Why banks and SBA loans take so long — and what the delay really costs you
SBA loans and bank term loans routinely take 45–120 days. Here are the exact reasons for the delays and how that lost time quietly damages cash flow and growth.
The average SBA 7(a) loan closes in 60–90 days. Many bank term loans take even longer. In a fast-moving economy, that wait can be deadly — and most owners never see the second-order costs until after they've made the trade.
Where the time actually goes
- Document collection: 7–21 days
- Initial review and credit pull: 10–20 days
- Underwriting and site visits: 20–45 days
- Committee approval and legal review: 15–30 days
- Closing and funding: 7–21 days
The real cost of waiting
Missed equipment deals or inventory discounts. Payroll stress through slow periods. Competitors winning contracts you couldn't fund. Emergency repairs that escalate into crises. And the quiet one no one accounts for: owner burnout from juggling cash flow for three months.

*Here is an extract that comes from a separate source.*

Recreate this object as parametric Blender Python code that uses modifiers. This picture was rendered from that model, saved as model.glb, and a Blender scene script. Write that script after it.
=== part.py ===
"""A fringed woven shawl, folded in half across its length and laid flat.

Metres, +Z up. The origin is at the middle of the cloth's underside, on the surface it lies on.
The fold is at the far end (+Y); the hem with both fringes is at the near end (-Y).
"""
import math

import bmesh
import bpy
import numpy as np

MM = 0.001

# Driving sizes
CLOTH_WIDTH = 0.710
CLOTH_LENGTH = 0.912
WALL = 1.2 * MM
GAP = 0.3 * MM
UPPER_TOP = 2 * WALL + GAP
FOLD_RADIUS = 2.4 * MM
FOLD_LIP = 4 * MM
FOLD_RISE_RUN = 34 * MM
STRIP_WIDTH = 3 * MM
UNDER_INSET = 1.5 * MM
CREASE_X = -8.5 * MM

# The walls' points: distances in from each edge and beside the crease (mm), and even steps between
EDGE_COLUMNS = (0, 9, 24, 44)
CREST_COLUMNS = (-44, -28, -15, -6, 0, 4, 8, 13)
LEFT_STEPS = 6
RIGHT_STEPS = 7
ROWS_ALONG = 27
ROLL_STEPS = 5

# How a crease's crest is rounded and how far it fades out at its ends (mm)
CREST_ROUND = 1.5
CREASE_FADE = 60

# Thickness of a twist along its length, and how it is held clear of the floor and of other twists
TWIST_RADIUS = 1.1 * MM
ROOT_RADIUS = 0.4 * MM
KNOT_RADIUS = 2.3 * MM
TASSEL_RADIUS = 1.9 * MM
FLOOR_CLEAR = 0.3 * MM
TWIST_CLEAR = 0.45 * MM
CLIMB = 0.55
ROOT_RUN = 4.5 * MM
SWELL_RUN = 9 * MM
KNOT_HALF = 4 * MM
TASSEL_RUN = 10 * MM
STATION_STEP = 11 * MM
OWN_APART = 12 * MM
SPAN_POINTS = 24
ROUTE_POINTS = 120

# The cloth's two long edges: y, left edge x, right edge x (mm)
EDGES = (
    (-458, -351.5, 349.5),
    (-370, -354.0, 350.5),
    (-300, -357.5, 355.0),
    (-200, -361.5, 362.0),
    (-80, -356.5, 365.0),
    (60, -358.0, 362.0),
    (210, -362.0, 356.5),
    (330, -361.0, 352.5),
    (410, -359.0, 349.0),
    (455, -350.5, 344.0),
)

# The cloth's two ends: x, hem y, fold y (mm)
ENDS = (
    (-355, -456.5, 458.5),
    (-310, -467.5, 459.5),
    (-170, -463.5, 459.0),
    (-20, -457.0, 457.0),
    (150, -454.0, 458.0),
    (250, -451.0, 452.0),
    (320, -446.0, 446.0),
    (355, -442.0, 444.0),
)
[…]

A San Bernardino logistics owner needed $85K for a new truck. By the time his bank approved the loan 78 days later, the truck had sold and replacement prices had risen 18%. Alternative funding got him capital in 48 hours — different truck, similar specs, deal still made sense.
When slow funding still makes sense
Long-term, capital-intensive projects where you have time and clean paperwork — real estate, multi-year expansion, large acquisitions. For most working-capital and equipment scenarios, faster capital preserves opportunities that slow capital simply cannot.